I've been suffering from the same weird hope/exhaustion fatigue that I'm sure you are all feeling, and I am finished with the Obama campaign. Not finished as in "oh, I was a volunteer and all my duties are done" or finished as in "Blah, I hate him, we must elect McCain to office with all due haste" but finished with the campaign itself. I have never seen a bunch of pushier people in my entire life. And they are
polite-pushy, because they know that the other guy has cornered the obnoxious asshole segment of the campaign so they need be upstanding, decent, very sympathetic and helpful, and they won't leave me the fuck alone.

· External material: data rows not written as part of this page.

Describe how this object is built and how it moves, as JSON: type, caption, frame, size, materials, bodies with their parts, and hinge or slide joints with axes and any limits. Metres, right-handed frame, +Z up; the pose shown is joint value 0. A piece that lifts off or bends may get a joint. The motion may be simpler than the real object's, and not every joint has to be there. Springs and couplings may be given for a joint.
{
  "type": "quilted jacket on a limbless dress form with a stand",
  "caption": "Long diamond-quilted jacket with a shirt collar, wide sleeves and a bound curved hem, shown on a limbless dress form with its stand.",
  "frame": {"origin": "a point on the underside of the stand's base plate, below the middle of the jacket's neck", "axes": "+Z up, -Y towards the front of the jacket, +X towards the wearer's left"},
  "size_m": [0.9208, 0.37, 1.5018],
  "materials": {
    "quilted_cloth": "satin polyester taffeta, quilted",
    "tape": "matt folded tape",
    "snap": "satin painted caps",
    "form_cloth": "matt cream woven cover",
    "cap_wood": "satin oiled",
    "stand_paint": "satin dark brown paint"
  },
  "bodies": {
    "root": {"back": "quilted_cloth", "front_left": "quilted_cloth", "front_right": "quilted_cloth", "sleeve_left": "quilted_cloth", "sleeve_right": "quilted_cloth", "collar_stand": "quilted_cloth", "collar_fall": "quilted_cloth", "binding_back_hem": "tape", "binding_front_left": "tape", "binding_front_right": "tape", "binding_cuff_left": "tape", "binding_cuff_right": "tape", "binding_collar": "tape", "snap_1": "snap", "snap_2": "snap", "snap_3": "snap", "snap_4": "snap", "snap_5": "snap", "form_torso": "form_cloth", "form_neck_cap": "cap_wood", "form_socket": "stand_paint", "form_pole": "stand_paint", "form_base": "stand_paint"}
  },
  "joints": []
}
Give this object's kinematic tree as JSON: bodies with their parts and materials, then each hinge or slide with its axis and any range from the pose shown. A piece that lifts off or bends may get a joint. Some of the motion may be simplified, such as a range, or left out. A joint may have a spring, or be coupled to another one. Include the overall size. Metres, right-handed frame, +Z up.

My inbox is saturated. Every five minutes there's someone advocating for Obama who's telling me that it's end-game and they need me. They need my time, they need my financial resources, they need my vote.* I don't know how they got my email but, hey, that's the Internet for you.
I have
no idea how they got my private cell phone number. We're aware that I'm a little insane when it comes to personal privacy, yes? Same thing with politics. I'm a registered Independent and I go to great lengths to keep that stuff off of the rosters of either major political party. Still, I've been called every Sunday night for the past three weeks by the Obama campaign. Every week I bless them out something brutal on the phone: every week they promise to take my number off of the list and, so far, my name has made its way back on the list the following Sunday. And they've started calling at unreal hours - who wants to discuss politics at eleven at night on a Sunday?

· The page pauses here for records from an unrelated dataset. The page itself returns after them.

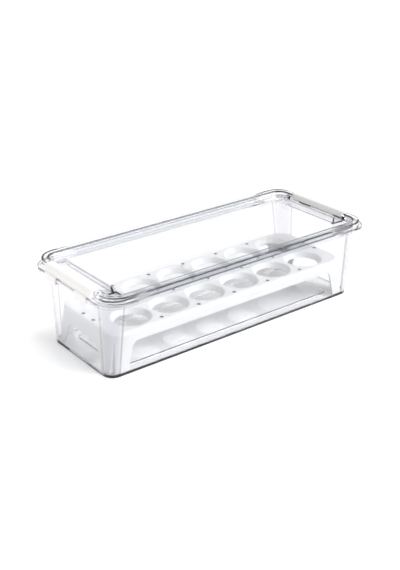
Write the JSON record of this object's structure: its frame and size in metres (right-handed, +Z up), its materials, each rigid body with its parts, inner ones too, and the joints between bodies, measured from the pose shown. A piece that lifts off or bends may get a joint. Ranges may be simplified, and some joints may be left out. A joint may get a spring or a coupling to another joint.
{
  "type": "egg keeper",
  "caption": "Clear rectangular egg keeper with a flip lid held by a hooked latch at each end, and a white lift-out tray with open seats that hold eggs upright.",
  "frame": {"origin": "centre of the base, on the surface that it stands on", "axes": "+X along the length towards the end that the lid turns on, +Y across, +Z up"},
  "size_m": [0.3758, 0.1544, 0.101],
  "materials": {
    "clear_plastic": "clear, polished",
    "latch_plastic": "satin off-white",
    "tray_plastic": "smooth white"
  },
  "bodies": {
    "container": {"container": "clear_plastic"},
    "lid": {"lid": "clear_plastic"},
    "near_latch": {"near_latch": "latch_plastic"},
    "far_latch": {"far_latch": "latch_plastic"},
    "egg_tray": {"egg_tray": "tray_plastic"}
  },
  "joints": [
    {"name": "lid_flip", "type": "hinge", "parent": "container", "child": "lid", "pos_m": [0.1765, 0, 0.0965], "axis": [0, 1, 0], "range_deg": [0, 95]},
    {"name": "far_latch_swing", "type": "hinge", "parent": "container", "child": "far_latch", "pos_m": [0.1765, 0, 0.0965], "axis": [0, -1, 0], "range_deg": [0, 85]},
    {"name": "near_latch_swing", "type": "hinge", "parent": "lid", "child": "near_latch", "pos_m": [-0.1765, 0, 0.0965], "axis": [0, 1, 0], "range_deg": [0, 85]},
    {"name": "tray_lift", "type": "slide", "parent": "container", "child": "egg_tray", "axis": [0, 0, 1], "range_m": [0, 0.038]}
  ]
}
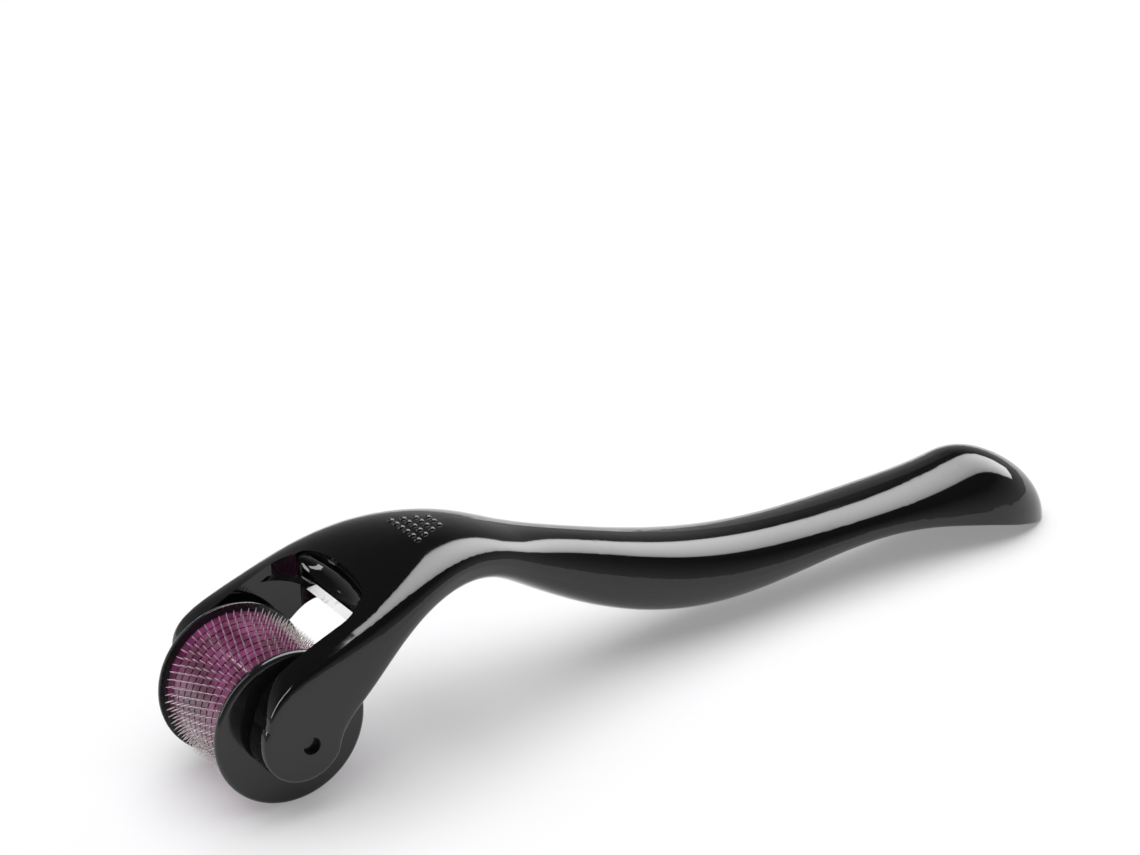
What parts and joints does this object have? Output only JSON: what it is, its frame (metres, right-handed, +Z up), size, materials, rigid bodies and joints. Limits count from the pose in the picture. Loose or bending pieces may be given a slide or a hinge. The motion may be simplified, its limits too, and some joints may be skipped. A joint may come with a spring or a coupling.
{
  "type": "derma roller",
  "caption": "Handheld microneedle skin roller: a fork-ended curved plastic handle holding a free-turning drum of needles between two end caps.",
  "frame": {"origin": "on the resting surface, under the middle of the object's bounding box", "axes": "+X from the drum to the handle's tail, +Y along the drum's axle, +Z up"},
  "size_m": [0.1448, 0.0302, 0.0298],
  "materials": {
    "handle_gloss": "near-black polished ABS with a deep gloss",
    "cap_black": "black moulded plastic, slightly softer gloss than the handle",
    "spindle_white": "natural white plastic rod, hidden",
    "disc_plum": "translucent plum plastic, glossy",
    "needle_steel": "bright ground stainless steel"
  },
  "bodies": {
    "handle": {"upper_shell": "handle_gloss", "lower_shell": "handle_gloss"},
    "roller": {"end_cap_near": "cap_black", "end_cap_far": "cap_black", "drum_spindle": "spindle_white", "drum_disc_01": "disc_plum", "drum_disc_02": "disc_plum", "drum_disc_03": "disc_plum", "drum_disc_04": "disc_plum", "drum_disc_05": "disc_plum", "drum_disc_06": "disc_plum", "drum_disc_07": "disc_plum", "drum_disc_08": "disc_plum", "drum_disc_09": "disc_plum", "drum_disc_10": "disc_plum", "needle_ring_1": "needle_steel", "needle_ring_2": "needle_steel", "needle_ring_3": "needle_steel", "needle_ring_4": "needle_steel", "needle_ring_5": "needle_steel", "needle_ring_6": "needle_steel", "needle_ring_7": "needle_steel", "needle_ring_8": "needle_steel", "needle_ring_9": "needle_steel"}
  },
  "joints": [
    {"name": "roller_spin", "type": "hinge", "parent": "handle", "child": "roller", "pos_m": [-0.06144, 0, 0.011], "axis": [0, 1, 0], "continuous": true}
  ]
}
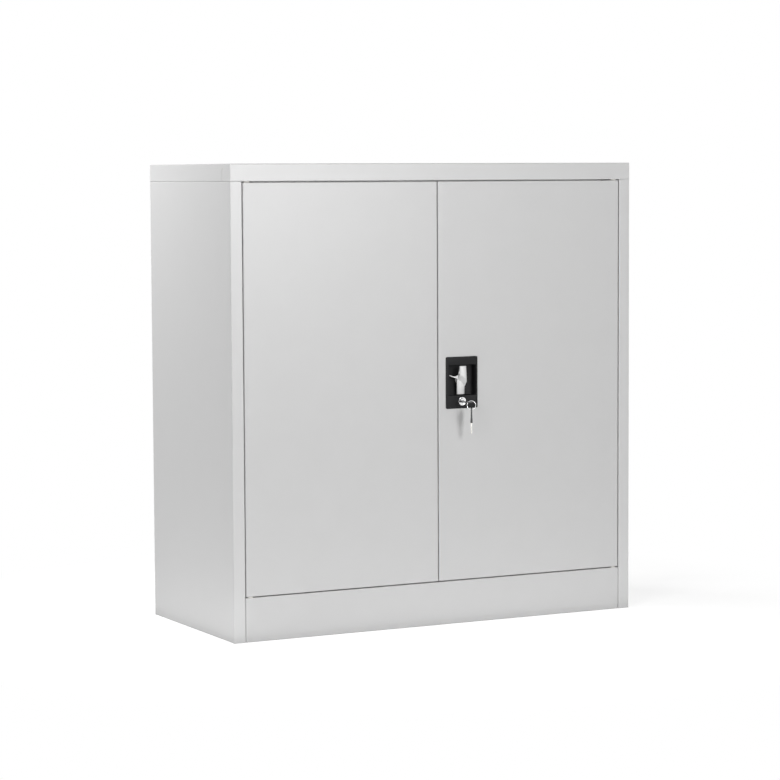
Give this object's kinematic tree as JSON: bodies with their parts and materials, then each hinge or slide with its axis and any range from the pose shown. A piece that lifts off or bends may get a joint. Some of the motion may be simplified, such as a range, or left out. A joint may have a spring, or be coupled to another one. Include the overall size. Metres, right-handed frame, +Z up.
{
  "type": "tool cabinet with doors",
  "caption": "Half-height steel tool cabinet on a plinth, with hinged flush doors, a recessed turn handle driving shoot bolts, a key lock and adjustable shelves.",
  "frame": {"origin": "on the floor, in the middle of the plinth's foot flange, 9 mm behind the front face", "axes": "+X to the right seen from the front, -Y out of the front, +Z up"},
  "size_m": [0.9, 0.4436, 0.925],
  "materials": {
    "grey_coat": "satin powder coat",
    "zinc": "bright zinc plate",
    "steel": "plain",
    "chrome": "polished",
    "key_steel": "nickel plate",
    "black_plastic": "moulded",
    "nylon": "moulded",
    "buffer_rubber": "matte"
  },
  "bodies": {
    "carcase": {"side_panel_left": "grey_coat", "side_panel_right": "grey_coat", "top_tray": "grey_coat", "base_tray": "grey_coat", "back_panel_left": "grey_coat", "back_panel_right": "grey_coat", "deck_stiffener": "grey_coat", "upright_front_left": "grey_coat", "upright_rear_left": "grey_coat", "upright_front_right": "grey_coat", "upright_rear_right": "grey_coat", "shelf_lower": "grey_coat", "shelf_upper": "grey_coat", "shelf_clips_lower": "zinc", "shelf_clips_upper": "zinc", "hinge_plates": "steel", "hinge_washers": "nylon", "door_buffers": "buffer_rubber", "back_screws": "zinc"},
    "left_door": {"left_door": "grey_coat", "left_door_stiffener": "grey_coat", "left_hinge_pins": "steel"},
    "right_door": {"right_door": "grey_coat", "right_door_stiffener": "grey_coat", "right_hinge_pins": "steel", "lock_cup": "black_plastic", "lock_cup_frame": "zinc", "cup_screws": "zinc", "rod_guide_upper": "nylon", "rod_guide_lower": "nylon", "guide_screws": "zinc", "lock_barrel": "chrome", "barrel_nut": "zinc"},
    "handle": {"handle": "chrome", "spindle": "steel", "crank_plate": "zinc", "spindle_screw": "zinc"},
    "upper_bolt": {"rod_upper": "zinc"},
    "lower_bolt": {"rod_lower": "zinc"},
    "key": {"lock_plug": "chrome", "lock_cam": "zinc", "cam_screw": "zinc", "key_blade": "key_steel", "key_bow": "black_plastic"},
    "key_ring": {"key_ring": "chrome"},
    "spare_key": {"spare_key_blade": "key_steel", "spare_key_bow": "black_plastic"}
  },
  "joints": [
    {"name": "left_door_hinge", "type": "hinge", "parent": "carcase", "child": "left_door", "pos_m": [-0.413, -0.004, 0.089], "axis": [0, 0, -1], "range_deg": [0, 110]},
    {"name": "right_door_hinge", "type": "hinge", "parent": "carcase", "child": "right_door", "pos_m": [0.413, -0.004, 0.089], "axis": [0, 0, 1], "range_deg": [0, 110]},
    {"name": "handle_turn", "type": "hinge", "parent": "right_door", "child": "handle", "pos_m": [0.0545, 0, 0.4917], "axis": [0, -1, 0], "range_deg": [0, 90]},
    {"name": "upper_bolt_slide", "type": "slide", "parent": "right_door", "child": "upper_bolt", "axis": [0, 0, 1], "range_m": [0, 0.0198]},
    {"name": "lower_bolt_slide", "type": "slide", "parent": "right_door", "child": "lower_bolt", "axis": [0, 0, -1], "range_m": [0, 0.0198]},
    {"name": "key_turn", "type": "hinge", "parent": "right_door", "child": "key", "pos_m": [0.0528, 0, 0.4494], "axis": [0, 1, 0], "range_deg": [0, 90]},
    {"name": "key_ring_swing", "type": "hinge", "parent": "key", "child": "key_ring", "pos_m": [0.05759, -0.04199, 0.4494], "axis": [-0.8878, 0.4602, 0], "range_deg": [-8, 25]},
    {"name": "spare_key_swing", "type": "hinge", "parent": "key_ring", "child": "spare_key", "pos_m": [0.05759, -0.04199, 0.4349], "axis": [-0.8878, 0.4602, 0], "range_deg": [-6, 60]}
  ],
  "couplings": [
    {"joint": "upper_bolt_slide", "follows": "handle_turn", "m_per_rad": 0.0126},
    {"joint": "lower_bolt_slide", "follows": "handle_turn", "m_per_rad": 0.0126}
  ]
}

I was not gentle this last time, and I'm the kind of person who takes it easy on telemarketers because I know they're just doing their jobs. I was bitching about this to Brown, who is a registered Democrat and hasn't gotten a single phone call from the Obama campaign. He said that they probably got my phone number from the voter registry and since North Carolina is a battleground state, they want my vote (so I wondered aloud why the McCain people hadn't called me, to which he replied, "Honey, they had to make
one smart move during their campaign.").
The last straw was Obama's infomercial. I watched the whole thing front to back and for what it's worth it was actually a decent little piece. Nate at
Fivethiryeight.com compared its content to Obama's speech at the Democratic National Convention, which was really just excellent political showmanship (no matter what happens on Tuesday, it will be wonderful to once again have a president who is capable of public speaking). Since Obama's original speech was instantly overshadowed in the news cycle by the Princess Palin Pageant, there was a definite logic in getting it out there again for anyone who missed it. They also took the opportunity to sprinkle in some visual aids and the mandatory tugs on the heartstrings. And it needs to be said that there's nothing wrong with using your overflowing war chest to pay for television time to drive that message home during the eleventh hour.
Even with all this in mind, I am so done with them. They want this so badly - hell, we
all want this so badly! - and I've cut them slack for months. But I keep thinking about that old quote that goes something like:
If you dislike someone, the way he holds his spoon offends you. If you like someone, he can turn his dinner over in your lap and you won't mind.I can't remember the exact phrasing or who said it, but that's the general gist. I like Obama. I honestly do. Palin was my dealbreaker (what. the. fuck. was McCain thinking?) but I'd vote for Obama over McCain without her. Obama has blown some life into my cold, dead, cynical bitch-heart... there's no fire there, yet, but at least the ember is flickering. The fact that any politician can do that after eight years of the Bush Administration makes me want -
need - to give him my vote.
Back to the dinner-in-the-lap bit... The only reason I've been okay with the incessant begging emails, the late-night phone calls, and the constant stream of advertising is because I actually want Obama as my president. I don't personally dislike McCain, but if McCain was as pushy as Obama, I'd hate him. Simple as that. I'd
loathe that sonofa. If McCain has saturated me with the same amount of campaign propaganda that Obama has been pushing my way, I'd go freaky-angry. And if, after all of that, I heard that McCain and Palin had put together an infomercial to be aired during prime time and delivered content that wasn't even new, I'd go ape. It'd easy to consider the worst I'd heard about McCain. That he was a terrorist, that he was a a socialist, that he was working to overthrow the country by inciting a covert race-related uprising. Oh, it wouldn't stick, but because I dislike the guy it gets better traction in my brain.
I wonder if all of this last-minute campaigning is doing Obama any good or is serving to rally McCain's base. Aren't there, like, six informed, intelligent would-be voters who are still undecided? Someone said that professional women are the most likely to make up their minds at the last minute, since they are so busy that they ignore the campaign until that nth-hour, but as a busy working woman I personally find that to be horsehocky.
Anyhow, how far off-base am I about this?
*I did early voting this past Monday and I strongly recommend it if the option is available in your state. I went early in the day and was a little astonished... Monday morning, more than a week before the election, and a rough head count put the crowd around 150 fine citizens upholding their democratic (little-d) duty. Show up early and be counted, because election day is going to be a zoo.